• [Rows from an object dataset]:
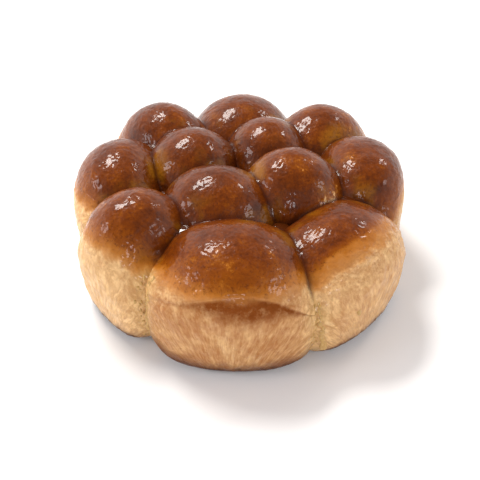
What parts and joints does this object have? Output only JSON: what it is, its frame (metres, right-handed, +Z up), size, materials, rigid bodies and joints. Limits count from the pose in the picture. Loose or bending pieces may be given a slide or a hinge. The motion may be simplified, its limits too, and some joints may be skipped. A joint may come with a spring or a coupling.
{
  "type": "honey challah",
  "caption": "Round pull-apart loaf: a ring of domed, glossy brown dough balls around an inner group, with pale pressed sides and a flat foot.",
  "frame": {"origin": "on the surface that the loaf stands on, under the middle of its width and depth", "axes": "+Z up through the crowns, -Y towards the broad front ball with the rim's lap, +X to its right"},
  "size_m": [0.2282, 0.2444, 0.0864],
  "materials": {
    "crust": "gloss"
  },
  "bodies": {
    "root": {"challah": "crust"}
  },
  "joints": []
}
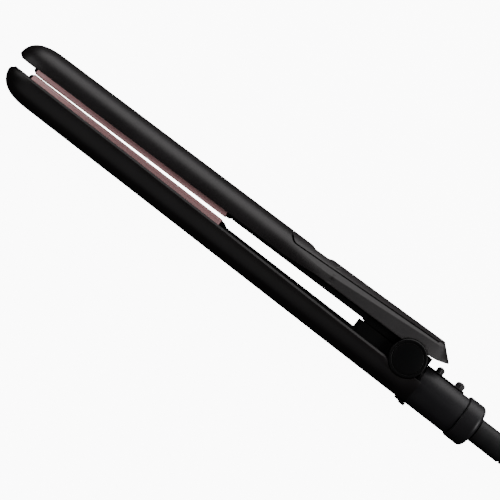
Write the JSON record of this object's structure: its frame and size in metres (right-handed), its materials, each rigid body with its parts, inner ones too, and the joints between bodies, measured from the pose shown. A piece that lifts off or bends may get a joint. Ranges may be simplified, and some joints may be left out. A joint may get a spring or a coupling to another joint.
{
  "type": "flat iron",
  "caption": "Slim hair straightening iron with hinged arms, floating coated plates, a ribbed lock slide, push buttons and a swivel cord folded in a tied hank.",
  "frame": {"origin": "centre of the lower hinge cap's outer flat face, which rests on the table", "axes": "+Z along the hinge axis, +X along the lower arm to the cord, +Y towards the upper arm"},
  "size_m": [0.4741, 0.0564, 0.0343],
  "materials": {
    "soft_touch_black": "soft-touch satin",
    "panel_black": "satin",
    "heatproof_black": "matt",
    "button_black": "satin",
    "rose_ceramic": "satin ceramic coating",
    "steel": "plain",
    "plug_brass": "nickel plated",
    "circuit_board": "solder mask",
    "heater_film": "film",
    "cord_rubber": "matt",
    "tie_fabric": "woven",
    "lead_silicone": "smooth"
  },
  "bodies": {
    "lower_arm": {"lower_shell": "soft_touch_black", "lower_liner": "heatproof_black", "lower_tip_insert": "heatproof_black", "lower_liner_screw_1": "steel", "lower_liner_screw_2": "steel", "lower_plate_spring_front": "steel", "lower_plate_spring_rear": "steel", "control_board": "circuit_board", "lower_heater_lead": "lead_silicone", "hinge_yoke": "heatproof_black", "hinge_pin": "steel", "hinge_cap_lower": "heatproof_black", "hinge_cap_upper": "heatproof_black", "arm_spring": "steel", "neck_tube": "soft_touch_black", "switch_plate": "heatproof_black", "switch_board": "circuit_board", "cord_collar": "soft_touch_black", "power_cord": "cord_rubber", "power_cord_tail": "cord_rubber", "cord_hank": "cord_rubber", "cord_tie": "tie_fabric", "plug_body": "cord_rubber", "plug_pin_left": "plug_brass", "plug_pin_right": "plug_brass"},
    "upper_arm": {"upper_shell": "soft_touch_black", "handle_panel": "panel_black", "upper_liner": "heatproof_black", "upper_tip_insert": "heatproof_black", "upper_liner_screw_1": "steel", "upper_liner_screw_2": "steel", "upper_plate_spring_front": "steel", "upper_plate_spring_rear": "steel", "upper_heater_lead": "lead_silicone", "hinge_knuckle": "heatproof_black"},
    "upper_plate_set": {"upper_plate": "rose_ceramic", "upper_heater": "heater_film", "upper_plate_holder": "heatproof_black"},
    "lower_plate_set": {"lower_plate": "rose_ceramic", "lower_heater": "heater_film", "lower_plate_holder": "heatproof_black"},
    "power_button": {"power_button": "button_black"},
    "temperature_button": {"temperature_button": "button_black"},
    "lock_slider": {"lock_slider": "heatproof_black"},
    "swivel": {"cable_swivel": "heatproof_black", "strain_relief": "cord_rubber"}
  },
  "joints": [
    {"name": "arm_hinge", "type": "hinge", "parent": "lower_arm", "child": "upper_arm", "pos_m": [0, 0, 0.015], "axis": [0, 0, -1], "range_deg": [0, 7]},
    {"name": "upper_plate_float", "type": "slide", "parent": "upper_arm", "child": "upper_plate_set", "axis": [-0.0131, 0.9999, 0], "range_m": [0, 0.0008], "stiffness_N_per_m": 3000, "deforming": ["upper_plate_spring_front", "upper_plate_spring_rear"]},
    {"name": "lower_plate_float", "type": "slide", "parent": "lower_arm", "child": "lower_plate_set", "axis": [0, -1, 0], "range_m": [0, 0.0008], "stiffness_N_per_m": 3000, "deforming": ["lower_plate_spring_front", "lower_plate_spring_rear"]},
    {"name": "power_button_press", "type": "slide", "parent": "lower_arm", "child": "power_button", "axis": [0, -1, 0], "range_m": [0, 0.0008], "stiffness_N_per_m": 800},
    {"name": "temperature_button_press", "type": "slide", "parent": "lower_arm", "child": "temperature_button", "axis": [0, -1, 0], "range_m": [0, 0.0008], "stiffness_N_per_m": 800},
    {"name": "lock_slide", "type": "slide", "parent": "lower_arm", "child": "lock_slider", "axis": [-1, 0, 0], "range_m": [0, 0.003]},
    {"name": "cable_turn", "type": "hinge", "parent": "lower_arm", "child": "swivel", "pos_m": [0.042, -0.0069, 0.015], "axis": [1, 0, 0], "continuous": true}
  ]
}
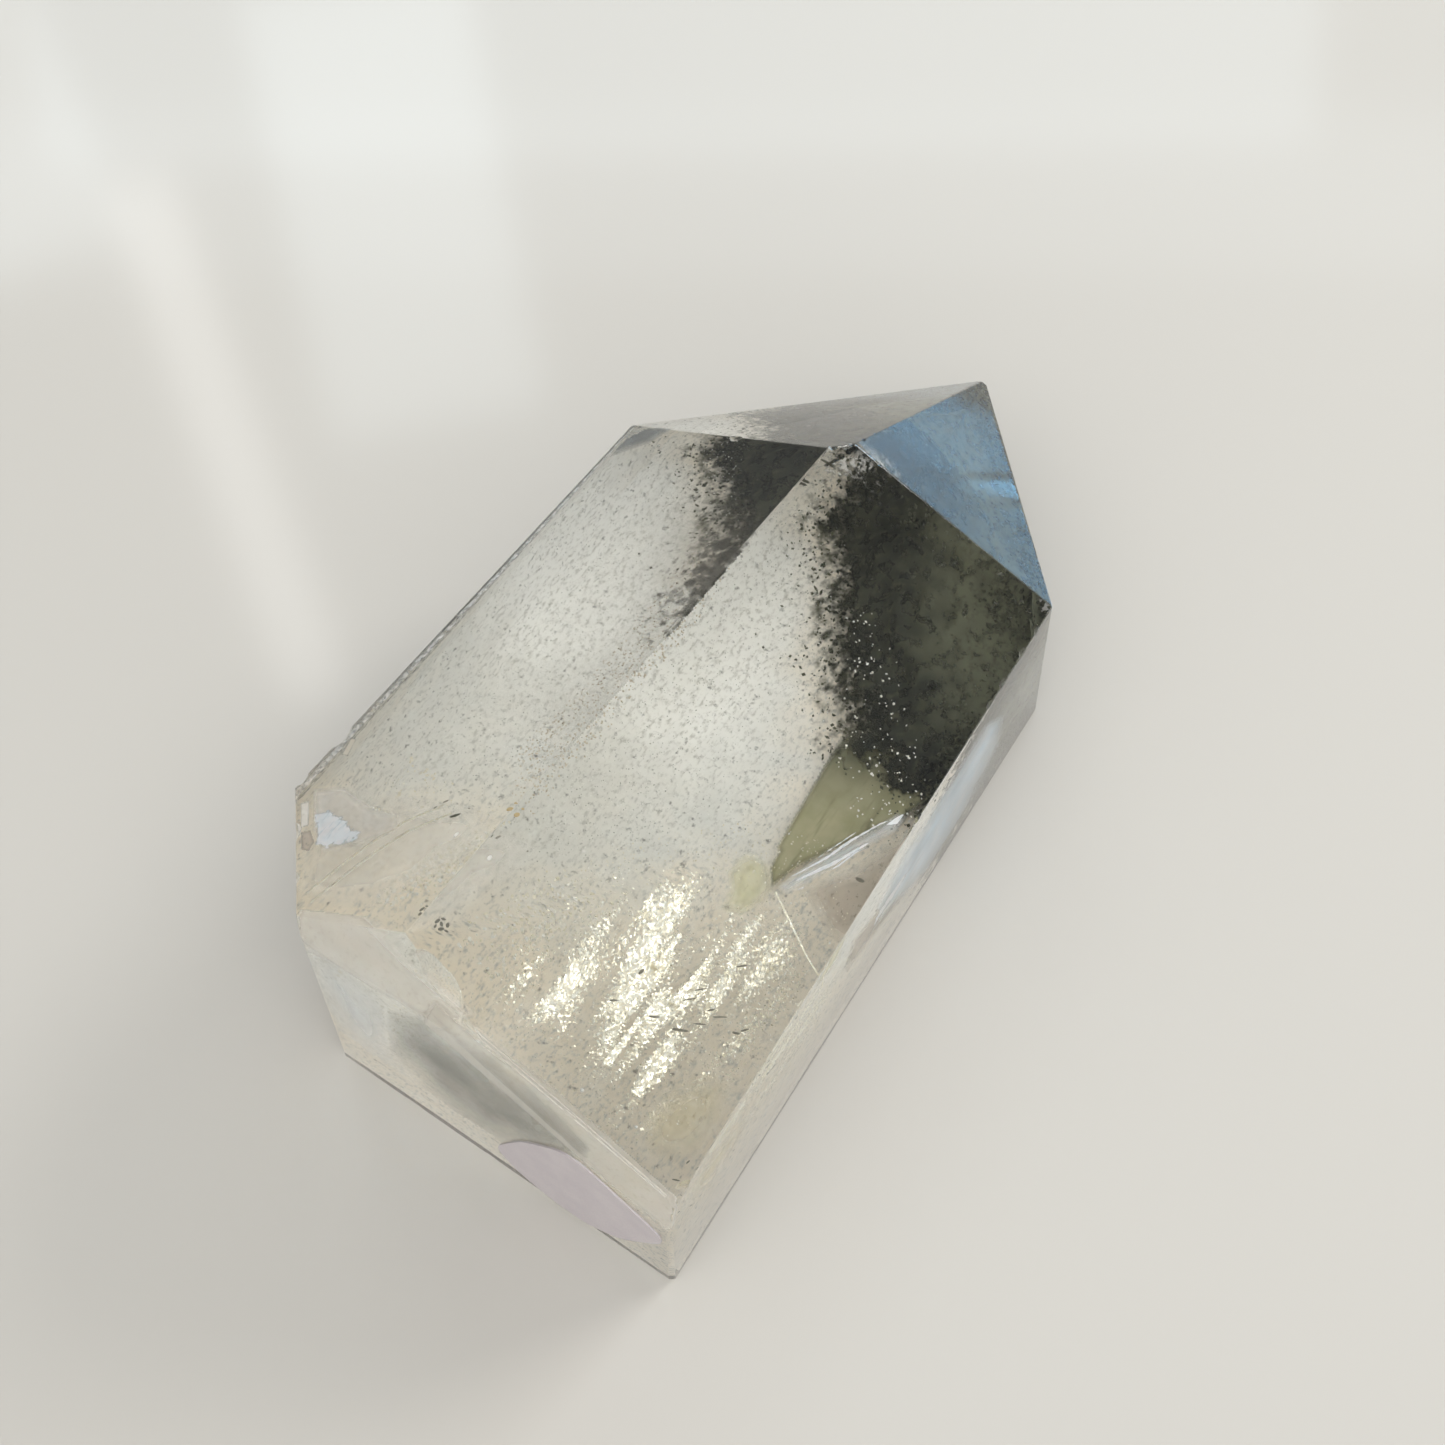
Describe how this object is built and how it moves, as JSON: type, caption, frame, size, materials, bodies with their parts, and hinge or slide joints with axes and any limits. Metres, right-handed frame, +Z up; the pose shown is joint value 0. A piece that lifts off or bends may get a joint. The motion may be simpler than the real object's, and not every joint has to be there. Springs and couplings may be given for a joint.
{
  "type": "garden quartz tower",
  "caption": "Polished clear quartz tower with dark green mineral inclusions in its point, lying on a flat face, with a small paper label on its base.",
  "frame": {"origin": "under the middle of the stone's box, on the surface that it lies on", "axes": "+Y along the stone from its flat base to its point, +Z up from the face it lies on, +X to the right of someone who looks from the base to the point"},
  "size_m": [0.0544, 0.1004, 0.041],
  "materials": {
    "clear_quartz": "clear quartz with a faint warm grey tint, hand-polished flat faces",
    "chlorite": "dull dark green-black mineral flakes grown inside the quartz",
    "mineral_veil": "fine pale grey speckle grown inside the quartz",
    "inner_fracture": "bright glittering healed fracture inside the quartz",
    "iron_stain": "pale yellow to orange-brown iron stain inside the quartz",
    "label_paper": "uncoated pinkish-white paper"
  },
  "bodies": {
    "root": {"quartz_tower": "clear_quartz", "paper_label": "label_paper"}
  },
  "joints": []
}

• [What is needed]: Exactly as shown, repeat every record.

• [Solution to this task]:
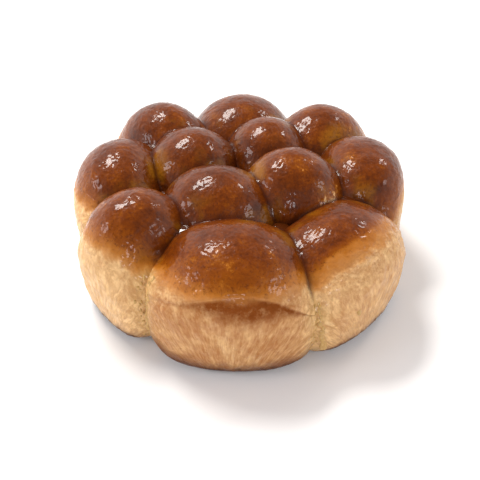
What parts and joints does this object have? Output only JSON: what it is, its frame (metres, right-handed, +Z up), size, materials, rigid bodies and joints. Limits count from the pose in the picture. Loose or bending pieces may be given a slide or a hinge. The motion may be simplified, its limits too, and some joints may be skipped. A joint may come with a spring or a coupling.
{
  "type": "honey challah",
  "caption": "Round pull-apart loaf: a ring of domed, glossy brown dough balls around an inner group, with pale pressed sides and a flat foot.",
  "frame": {"origin": "on the surface that the loaf stands on, under the middle of its width and depth", "axes": "+Z up through the crowns, -Y towards the broad front ball with the rim's lap, +X to its right"},
  "size_m": [0.2282, 0.2444, 0.0864],
  "materials": {
    "crust": "gloss"
  },
  "bodies": {
    "root": {"challah": "crust"}
  },
  "joints": []
}
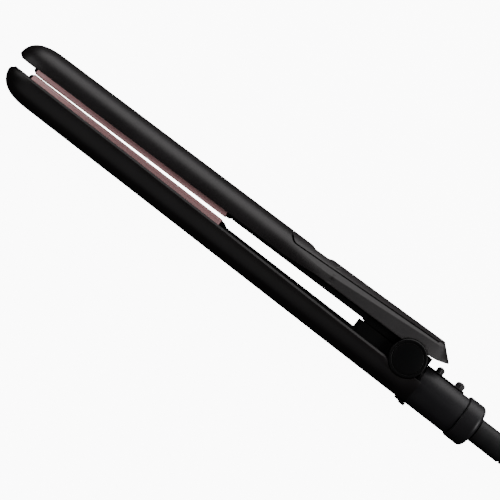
Write the JSON record of this object's structure: its frame and size in metres (right-handed), its materials, each rigid body with its parts, inner ones too, and the joints between bodies, measured from the pose shown. A piece that lifts off or bends may get a joint. Ranges may be simplified, and some joints may be left out. A joint may get a spring or a coupling to another joint.
{
  "type": "flat iron",
  "caption": "Slim hair straightening iron with hinged arms, floating coated plates, a ribbed lock slide, push buttons and a swivel cord folded in a tied hank.",
  "frame": {"origin": "centre of the lower hinge cap's outer flat face, which rests on the table", "axes": "+Z along the hinge axis, +X along the lower arm to the cord, +Y towards the upper arm"},
  "size_m": [0.4741, 0.0564, 0.0343],
  "materials": {
    "soft_touch_black": "soft-touch satin",
    "panel_black": "satin",
    "heatproof_black": "matt",
    "button_black": "satin",
    "rose_ceramic": "satin ceramic coating",
    "steel": "plain",
    "plug_brass": "nickel plated",
    "circuit_board": "solder mask",
    "heater_film": "film",
    "cord_rubber": "matt",
    "tie_fabric": "woven",
    "lead_silicone": "smooth"
  },
  "bodies": {
    "lower_arm": {"lower_shell": "soft_touch_black", "lower_liner": "heatproof_black", "lower_tip_insert": "heatproof_black", "lower_liner_screw_1": "steel", "lower_liner_screw_2": "steel", "lower_plate_spring_front": "steel", "lower_plate_spring_rear": "steel", "control_board": "circuit_board", "lower_heater_lead": "lead_silicone", "hinge_yoke": "heatproof_black", "hinge_pin": "steel", "hinge_cap_lower": "heatproof_black", "hinge_cap_upper": "heatproof_black", "arm_spring": "steel", "neck_tube": "soft_touch_black", "switch_plate": "heatproof_black", "switch_board": "circuit_board", "cord_collar": "soft_touch_black", "power_cord": "cord_rubber", "power_cord_tail": "cord_rubber", "cord_hank": "cord_rubber", "cord_tie": "tie_fabric", "plug_body": "cord_rubber", "plug_pin_left": "plug_brass", "plug_pin_right": "plug_brass"},
    "upper_arm": {"upper_shell": "soft_touch_black", "handle_panel": "panel_black", "upper_liner": "heatproof_black", "upper_tip_insert": "heatproof_black", "upper_liner_screw_1": "steel", "upper_liner_screw_2": "steel", "upper_plate_spring_front": "steel", "upper_plate_spring_rear": "steel", "upper_heater_lead": "lead_silicone", "hinge_knuckle": "heatproof_black"},
    "upper_plate_set": {"upper_plate": "rose_ceramic", "upper_heater": "heater_film", "upper_plate_holder": "heatproof_black"},
    "lower_plate_set": {"lower_plate": "rose_ceramic", "lower_heater": "heater_film", "lower_plate_holder": "heatproof_black"},
    "power_button": {"power_button": "button_black"},
    "temperature_button": {"temperature_button": "button_black"},
    "lock_slider": {"lock_slider": "heatproof_black"},
    "swivel": {"cable_swivel": "heatproof_black", "strain_relief": "cord_rubber"}
  },
  "joints": [
    {"name": "arm_hinge", "type": "hinge", "parent": "lower_arm", "child": "upper_arm", "pos_m": [0, 0, 0.015], "axis": [0, 0, -1], "range_deg": [0, 7]},
    {"name": "upper_plate_float", "type": "slide", "parent": "upper_arm", "child": "upper_plate_set", "axis": [-0.0131, 0.9999, 0], "range_m": [0, 0.0008], "stiffness_N_per_m": 3000, "deforming": ["upper_plate_spring_front", "upper_plate_spring_rear"]},
    {"name": "lower_plate_float", "type": "slide", "parent": "lower_arm", "child": "lower_plate_set", "axis": [0, -1, 0], "range_m": [0, 0.0008], "stiffness_N_per_m": 3000, "deforming": ["lower_plate_spring_front", "lower_plate_spring_rear"]},
    {"name": "power_button_press", "type": "slide", "parent": "lower_arm", "child": "power_button", "axis": [0, -1, 0], "range_m": [0, 0.0008], "stiffness_N_per_m": 800},
    {"name": "temperature_button_press", "type": "slide", "parent": "lower_arm", "child": "temperature_button", "axis": [0, -1, 0], "range_m": [0, 0.0008], "stiffness_N_per_m": 800},
    {"name": "lock_slide", "type": "slide", "parent": "lower_arm", "child": "lock_slider", "axis": [-1, 0, 0], "range_m": [0, 0.003]},
    {"name": "cable_turn", "type": "hinge", "parent": "lower_arm", "child": "swivel", "pos_m": [0.042, -0.0069, 0.015], "axis": [1, 0, 0], "continuous": true}
  ]
}
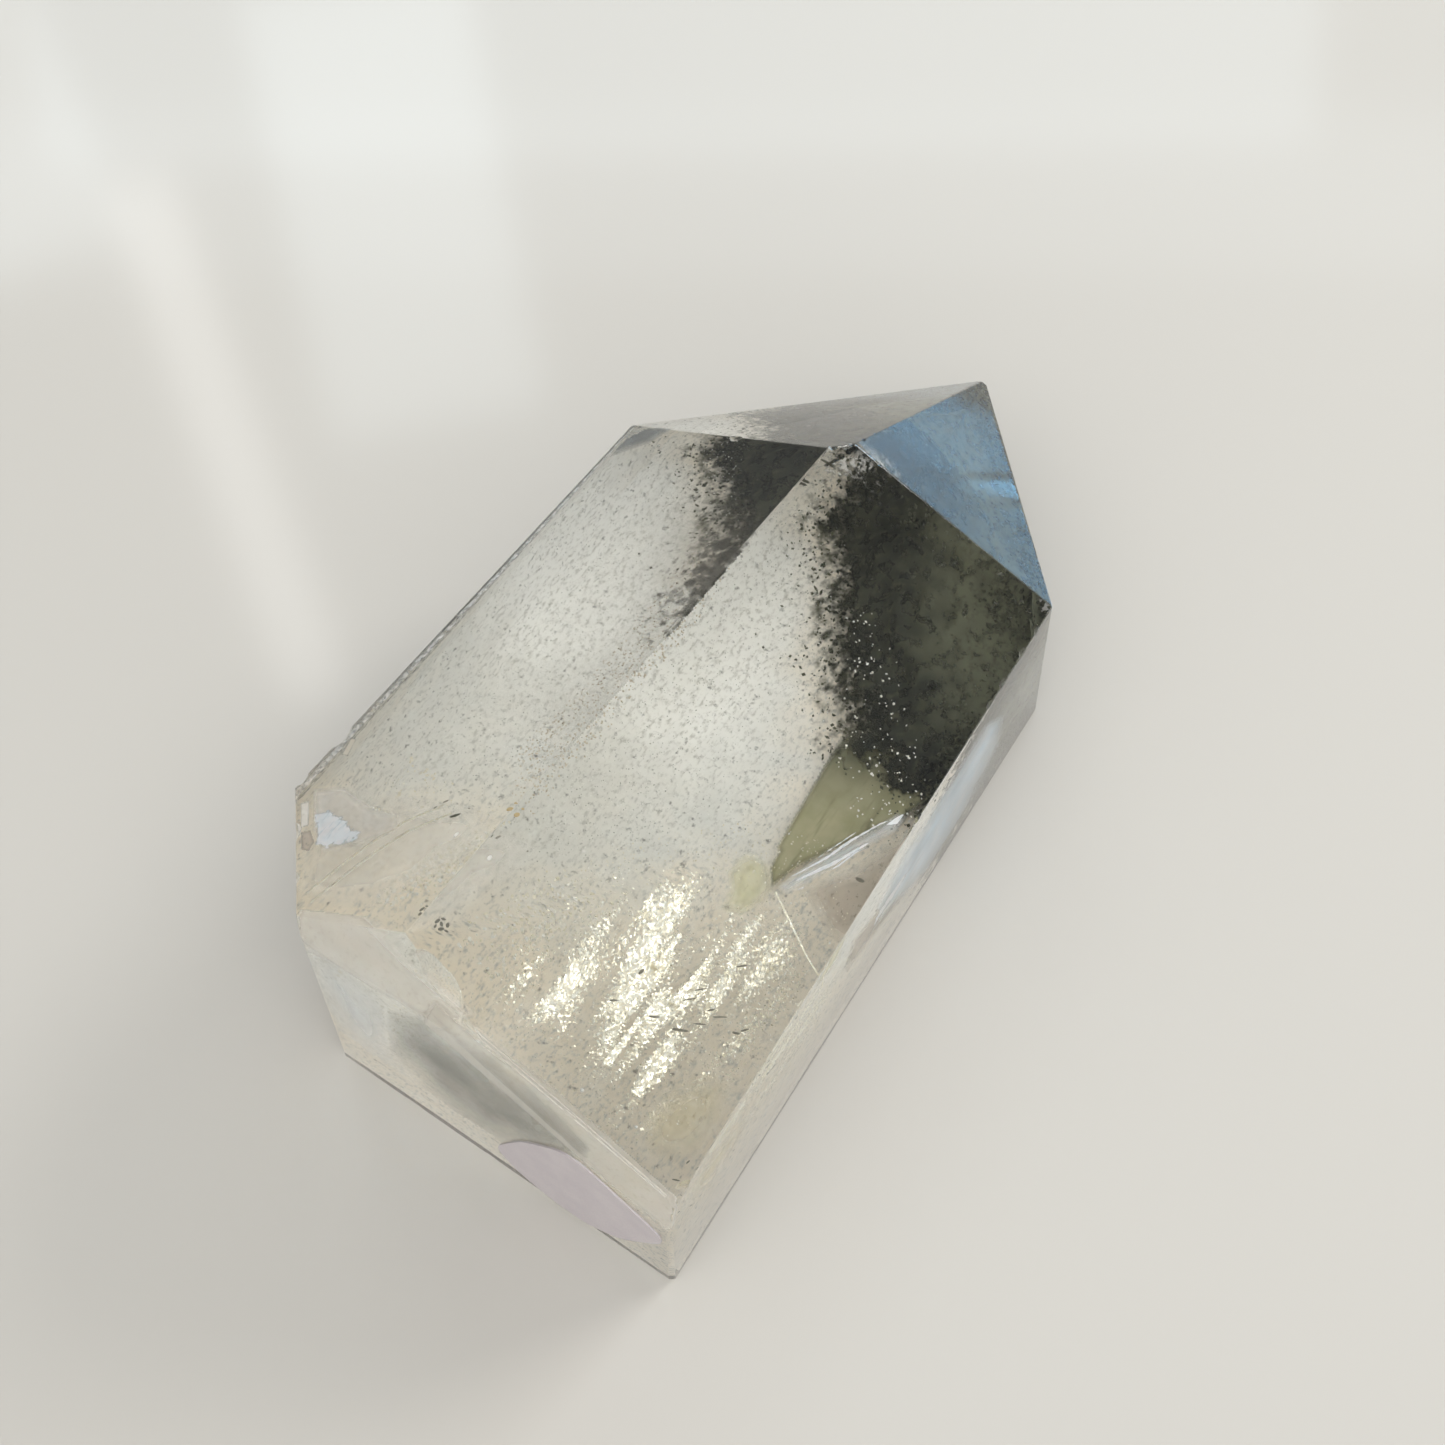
Describe how this object is built and how it moves, as JSON: type, caption, frame, size, materials, bodies with their parts, and hinge or slide joints with axes and any limits. Metres, right-handed frame, +Z up; the pose shown is joint value 0. A piece that lifts off or bends may get a joint. The motion may be simpler than the real object's, and not every joint has to be there. Springs and couplings may be given for a joint.
{
  "type": "garden quartz tower",
  "caption": "Polished clear quartz tower with dark green mineral inclusions in its point, lying on a flat face, with a small paper label on its base.",
  "frame": {"origin": "under the middle of the stone's box, on the surface that it lies on", "axes": "+Y along the stone from its flat base to its point, +Z up from the face it lies on, +X to the right of someone who looks from the base to the point"},
  "size_m": [0.0544, 0.1004, 0.041],
  "materials": {
    "clear_quartz": "clear quartz with a faint warm grey tint, hand-polished flat faces",
    "chlorite": "dull dark green-black mineral flakes grown inside the quartz",
    "mineral_veil": "fine pale grey speckle grown inside the quartz",
    "inner_fracture": "bright glittering healed fracture inside the quartz",
    "iron_stain": "pale yellow to orange-brown iron stain inside the quartz",
    "label_paper": "uncoated pinkish-white paper"
  },
  "bodies": {
    "root": {"quartz_tower": "clear_quartz", "paper_label": "label_paper"}
  },
  "joints": []
}